==== PROVIDED ENTRIES ====

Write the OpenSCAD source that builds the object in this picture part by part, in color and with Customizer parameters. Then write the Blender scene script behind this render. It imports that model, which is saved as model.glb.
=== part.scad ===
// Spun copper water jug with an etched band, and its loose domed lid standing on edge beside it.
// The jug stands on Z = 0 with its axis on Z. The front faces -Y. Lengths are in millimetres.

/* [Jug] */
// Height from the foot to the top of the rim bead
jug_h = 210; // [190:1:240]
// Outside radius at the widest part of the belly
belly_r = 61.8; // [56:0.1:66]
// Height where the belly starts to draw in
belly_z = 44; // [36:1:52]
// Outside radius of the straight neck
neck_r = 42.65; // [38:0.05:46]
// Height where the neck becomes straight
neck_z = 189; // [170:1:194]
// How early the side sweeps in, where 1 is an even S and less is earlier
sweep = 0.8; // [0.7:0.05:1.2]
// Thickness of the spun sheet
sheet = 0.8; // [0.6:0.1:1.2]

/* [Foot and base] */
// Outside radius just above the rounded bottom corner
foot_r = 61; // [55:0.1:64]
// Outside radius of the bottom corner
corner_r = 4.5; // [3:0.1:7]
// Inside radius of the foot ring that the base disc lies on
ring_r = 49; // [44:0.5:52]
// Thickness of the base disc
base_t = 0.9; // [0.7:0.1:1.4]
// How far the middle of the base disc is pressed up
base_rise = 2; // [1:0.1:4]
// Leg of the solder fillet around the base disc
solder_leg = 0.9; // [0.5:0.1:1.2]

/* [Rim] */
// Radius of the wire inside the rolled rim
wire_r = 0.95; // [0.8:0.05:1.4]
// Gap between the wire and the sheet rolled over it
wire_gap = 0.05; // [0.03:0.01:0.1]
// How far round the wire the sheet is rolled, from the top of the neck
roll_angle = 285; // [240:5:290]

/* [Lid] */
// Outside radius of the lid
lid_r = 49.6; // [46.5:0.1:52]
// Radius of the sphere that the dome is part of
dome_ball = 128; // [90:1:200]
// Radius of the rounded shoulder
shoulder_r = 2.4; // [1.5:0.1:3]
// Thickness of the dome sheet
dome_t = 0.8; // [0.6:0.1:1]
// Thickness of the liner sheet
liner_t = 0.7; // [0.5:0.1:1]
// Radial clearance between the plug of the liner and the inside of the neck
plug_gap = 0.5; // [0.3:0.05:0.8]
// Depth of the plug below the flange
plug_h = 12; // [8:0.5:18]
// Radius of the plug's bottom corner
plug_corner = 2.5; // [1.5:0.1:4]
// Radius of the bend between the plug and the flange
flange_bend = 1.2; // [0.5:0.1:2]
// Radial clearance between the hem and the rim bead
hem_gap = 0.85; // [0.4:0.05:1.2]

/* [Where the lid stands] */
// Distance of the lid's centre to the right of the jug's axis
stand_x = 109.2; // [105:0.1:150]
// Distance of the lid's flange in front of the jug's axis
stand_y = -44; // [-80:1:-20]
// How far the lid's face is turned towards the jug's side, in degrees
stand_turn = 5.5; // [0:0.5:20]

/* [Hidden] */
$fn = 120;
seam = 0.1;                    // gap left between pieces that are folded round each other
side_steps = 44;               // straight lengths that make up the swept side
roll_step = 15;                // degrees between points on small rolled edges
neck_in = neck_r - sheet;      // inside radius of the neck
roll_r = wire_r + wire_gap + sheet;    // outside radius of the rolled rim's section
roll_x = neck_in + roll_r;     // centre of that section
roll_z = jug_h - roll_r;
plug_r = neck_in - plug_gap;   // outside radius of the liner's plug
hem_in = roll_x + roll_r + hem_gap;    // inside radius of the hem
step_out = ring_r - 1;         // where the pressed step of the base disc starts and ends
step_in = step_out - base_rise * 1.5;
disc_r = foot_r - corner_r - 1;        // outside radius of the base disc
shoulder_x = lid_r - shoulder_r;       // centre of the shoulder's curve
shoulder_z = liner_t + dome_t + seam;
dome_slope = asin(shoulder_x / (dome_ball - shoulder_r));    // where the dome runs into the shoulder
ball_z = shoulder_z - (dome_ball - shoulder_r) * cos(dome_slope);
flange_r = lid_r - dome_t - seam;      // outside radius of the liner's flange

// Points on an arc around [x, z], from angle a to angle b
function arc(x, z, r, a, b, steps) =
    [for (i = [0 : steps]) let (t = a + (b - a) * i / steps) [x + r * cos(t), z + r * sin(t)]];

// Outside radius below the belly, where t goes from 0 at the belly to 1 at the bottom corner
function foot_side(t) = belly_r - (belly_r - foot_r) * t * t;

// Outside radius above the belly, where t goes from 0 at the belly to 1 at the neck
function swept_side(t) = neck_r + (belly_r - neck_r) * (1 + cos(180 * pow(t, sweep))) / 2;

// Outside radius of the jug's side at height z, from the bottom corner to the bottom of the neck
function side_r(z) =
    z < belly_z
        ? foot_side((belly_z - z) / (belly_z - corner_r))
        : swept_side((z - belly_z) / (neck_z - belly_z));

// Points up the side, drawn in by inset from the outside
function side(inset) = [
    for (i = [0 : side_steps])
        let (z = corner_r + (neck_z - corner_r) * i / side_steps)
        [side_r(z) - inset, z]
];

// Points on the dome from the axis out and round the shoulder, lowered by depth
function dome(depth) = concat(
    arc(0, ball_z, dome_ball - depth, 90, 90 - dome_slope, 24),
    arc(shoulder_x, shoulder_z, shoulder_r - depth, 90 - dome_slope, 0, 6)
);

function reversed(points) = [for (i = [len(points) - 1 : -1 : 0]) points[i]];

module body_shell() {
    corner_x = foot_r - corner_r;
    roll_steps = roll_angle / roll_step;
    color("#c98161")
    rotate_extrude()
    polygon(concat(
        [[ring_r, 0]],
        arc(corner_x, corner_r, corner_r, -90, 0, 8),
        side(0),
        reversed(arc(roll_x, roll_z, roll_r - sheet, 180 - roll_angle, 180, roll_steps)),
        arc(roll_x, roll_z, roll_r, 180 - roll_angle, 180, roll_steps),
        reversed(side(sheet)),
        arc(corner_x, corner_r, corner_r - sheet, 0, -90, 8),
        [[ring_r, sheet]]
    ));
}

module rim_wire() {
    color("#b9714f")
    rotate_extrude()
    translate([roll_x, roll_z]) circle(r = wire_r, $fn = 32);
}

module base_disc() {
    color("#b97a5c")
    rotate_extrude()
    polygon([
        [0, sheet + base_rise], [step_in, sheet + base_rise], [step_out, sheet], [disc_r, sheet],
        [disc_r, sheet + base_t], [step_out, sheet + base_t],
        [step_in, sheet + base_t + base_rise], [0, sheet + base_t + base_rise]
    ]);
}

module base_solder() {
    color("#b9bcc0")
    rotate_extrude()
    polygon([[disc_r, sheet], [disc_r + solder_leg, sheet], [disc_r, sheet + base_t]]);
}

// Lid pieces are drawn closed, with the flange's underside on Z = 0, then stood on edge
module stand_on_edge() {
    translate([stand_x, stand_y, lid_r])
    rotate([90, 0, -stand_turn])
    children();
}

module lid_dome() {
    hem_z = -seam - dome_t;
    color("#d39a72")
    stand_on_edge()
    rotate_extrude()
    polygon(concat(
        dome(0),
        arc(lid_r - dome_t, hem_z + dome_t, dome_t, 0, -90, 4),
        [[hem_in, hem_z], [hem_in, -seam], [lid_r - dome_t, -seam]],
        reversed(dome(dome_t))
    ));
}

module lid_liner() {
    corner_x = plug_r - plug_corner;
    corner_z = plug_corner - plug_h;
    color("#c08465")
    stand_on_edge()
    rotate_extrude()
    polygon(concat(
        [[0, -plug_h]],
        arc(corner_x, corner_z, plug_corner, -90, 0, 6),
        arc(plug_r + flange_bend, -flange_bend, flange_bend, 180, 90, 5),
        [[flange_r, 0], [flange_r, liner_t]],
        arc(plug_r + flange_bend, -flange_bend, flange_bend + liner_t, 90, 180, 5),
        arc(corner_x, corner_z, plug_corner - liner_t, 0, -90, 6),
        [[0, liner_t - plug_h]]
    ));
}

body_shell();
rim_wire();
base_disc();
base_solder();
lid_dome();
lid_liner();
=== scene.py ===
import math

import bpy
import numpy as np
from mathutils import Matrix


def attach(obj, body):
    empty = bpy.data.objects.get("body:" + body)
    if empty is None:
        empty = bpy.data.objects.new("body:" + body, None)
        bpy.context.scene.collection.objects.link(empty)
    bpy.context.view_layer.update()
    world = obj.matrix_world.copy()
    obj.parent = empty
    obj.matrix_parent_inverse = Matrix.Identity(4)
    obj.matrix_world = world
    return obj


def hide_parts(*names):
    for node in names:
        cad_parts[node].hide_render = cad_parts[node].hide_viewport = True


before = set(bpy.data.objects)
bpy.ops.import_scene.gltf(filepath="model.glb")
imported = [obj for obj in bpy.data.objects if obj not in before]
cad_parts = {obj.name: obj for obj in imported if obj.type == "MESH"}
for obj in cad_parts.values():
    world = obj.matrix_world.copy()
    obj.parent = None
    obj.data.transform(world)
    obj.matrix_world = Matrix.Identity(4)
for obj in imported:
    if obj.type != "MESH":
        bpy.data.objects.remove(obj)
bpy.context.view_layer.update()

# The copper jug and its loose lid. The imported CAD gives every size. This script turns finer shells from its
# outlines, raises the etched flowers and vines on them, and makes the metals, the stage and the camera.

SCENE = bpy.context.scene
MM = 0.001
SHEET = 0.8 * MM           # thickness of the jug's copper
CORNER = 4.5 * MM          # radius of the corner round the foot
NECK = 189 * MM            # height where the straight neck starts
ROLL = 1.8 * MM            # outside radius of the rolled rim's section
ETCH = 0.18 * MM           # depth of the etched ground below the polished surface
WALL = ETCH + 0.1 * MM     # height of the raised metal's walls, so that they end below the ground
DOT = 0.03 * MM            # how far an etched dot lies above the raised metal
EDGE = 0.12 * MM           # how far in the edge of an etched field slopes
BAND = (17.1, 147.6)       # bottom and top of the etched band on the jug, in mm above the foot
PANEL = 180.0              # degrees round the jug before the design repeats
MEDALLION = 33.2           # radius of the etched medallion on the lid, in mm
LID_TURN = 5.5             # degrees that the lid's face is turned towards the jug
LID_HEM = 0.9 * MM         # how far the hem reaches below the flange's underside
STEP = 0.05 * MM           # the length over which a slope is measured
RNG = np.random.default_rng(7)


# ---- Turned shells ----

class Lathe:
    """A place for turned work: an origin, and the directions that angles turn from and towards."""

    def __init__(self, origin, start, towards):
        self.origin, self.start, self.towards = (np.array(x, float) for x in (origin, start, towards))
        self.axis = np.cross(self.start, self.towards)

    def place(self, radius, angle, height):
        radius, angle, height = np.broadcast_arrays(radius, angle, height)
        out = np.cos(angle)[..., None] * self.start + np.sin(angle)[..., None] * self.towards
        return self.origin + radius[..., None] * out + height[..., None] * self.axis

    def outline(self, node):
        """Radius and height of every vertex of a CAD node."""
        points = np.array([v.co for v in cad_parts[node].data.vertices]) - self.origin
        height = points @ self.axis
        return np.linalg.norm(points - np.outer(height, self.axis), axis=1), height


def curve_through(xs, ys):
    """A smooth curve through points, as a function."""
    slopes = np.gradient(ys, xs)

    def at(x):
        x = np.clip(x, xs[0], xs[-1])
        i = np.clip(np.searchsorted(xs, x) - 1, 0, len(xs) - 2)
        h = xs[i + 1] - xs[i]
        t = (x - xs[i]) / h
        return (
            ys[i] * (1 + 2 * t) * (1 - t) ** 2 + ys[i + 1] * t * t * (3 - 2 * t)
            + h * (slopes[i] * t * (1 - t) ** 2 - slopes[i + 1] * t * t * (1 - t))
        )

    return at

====
==== PROVIDED ENTRIES ====

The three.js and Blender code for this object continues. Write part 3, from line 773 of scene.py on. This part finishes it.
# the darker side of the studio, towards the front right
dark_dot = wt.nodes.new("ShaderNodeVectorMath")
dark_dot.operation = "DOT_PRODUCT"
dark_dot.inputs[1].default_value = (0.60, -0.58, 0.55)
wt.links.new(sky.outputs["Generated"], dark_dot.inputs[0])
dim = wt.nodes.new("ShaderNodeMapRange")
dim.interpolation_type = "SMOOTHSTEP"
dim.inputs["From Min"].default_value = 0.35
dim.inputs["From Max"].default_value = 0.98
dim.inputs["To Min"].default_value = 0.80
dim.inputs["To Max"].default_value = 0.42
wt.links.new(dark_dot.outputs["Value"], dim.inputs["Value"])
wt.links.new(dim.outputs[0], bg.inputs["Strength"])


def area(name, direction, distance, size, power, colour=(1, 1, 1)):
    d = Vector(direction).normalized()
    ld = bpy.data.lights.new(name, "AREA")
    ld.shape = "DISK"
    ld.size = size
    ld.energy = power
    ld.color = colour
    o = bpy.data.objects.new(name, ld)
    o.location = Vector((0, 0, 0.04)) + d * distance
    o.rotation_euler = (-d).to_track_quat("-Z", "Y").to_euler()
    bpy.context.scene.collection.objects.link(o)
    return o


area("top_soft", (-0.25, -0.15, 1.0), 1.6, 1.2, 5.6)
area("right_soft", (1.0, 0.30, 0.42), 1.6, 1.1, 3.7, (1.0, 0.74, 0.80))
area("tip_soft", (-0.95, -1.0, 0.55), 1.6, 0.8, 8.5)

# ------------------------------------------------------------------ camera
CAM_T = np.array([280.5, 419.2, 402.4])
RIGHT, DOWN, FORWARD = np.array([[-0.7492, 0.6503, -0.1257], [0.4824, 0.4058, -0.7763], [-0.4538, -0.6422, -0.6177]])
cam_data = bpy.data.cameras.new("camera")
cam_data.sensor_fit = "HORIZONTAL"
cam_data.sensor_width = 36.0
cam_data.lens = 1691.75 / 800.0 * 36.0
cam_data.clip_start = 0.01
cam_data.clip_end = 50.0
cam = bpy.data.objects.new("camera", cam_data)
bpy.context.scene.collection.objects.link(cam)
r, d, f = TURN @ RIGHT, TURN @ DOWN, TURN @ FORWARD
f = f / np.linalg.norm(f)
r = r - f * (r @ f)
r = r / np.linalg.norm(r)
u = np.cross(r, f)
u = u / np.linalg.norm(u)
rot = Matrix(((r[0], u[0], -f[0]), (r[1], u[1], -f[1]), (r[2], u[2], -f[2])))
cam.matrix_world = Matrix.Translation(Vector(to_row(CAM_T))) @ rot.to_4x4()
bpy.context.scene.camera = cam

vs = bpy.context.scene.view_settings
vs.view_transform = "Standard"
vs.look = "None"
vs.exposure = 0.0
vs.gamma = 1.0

====

YOUR GOAL: Give back, exactly as written, each line from the one that contains "corner_z = plug_corner - plug_h;" through the one that contains "before = set(bpy.data.objects)".

EXERCISE RESULT:
    corner_z = plug_corner - plug_h;
    color("#c08465")
    stand_on_edge()
    rotate_extrude()
    polygon(concat(
        [[0, -plug_h]],
        arc(corner_x, corner_z, plug_corner, -90, 0, 6),
        arc(plug_r + flange_bend, -flange_bend, flange_bend, 180, 90, 5),
        [[flange_r, 0], [flange_r, liner_t]],
        arc(plug_r + flange_bend, -flange_bend, flange_bend + liner_t, 90, 180, 5),
        arc(corner_x, corner_z, plug_corner - liner_t, 0, -90, 6),
        [[0, liner_t - plug_h]]
    ));
}

body_shell();
rim_wire();
base_disc();
base_solder();
lid_dome();
lid_liner();
=== scene.py ===
import math

import bpy
import numpy as np
from mathutils import Matrix


def attach(obj, body):
    empty = bpy.data.objects.get("body:" + body)
    if empty is None:
        empty = bpy.data.objects.new("body:" + body, None)
        bpy.context.scene.collection.objects.link(empty)
    bpy.context.view_layer.update()
    world = obj.matrix_world.copy()
    obj.parent = empty
    obj.matrix_parent_inverse = Matrix.Identity(4)
    obj.matrix_world = world
    return obj


def hide_parts(*names):
    for node in names:
        cad_parts[node].hide_render = cad_parts[node].hide_viewport = True


before = set(bpy.data.objects)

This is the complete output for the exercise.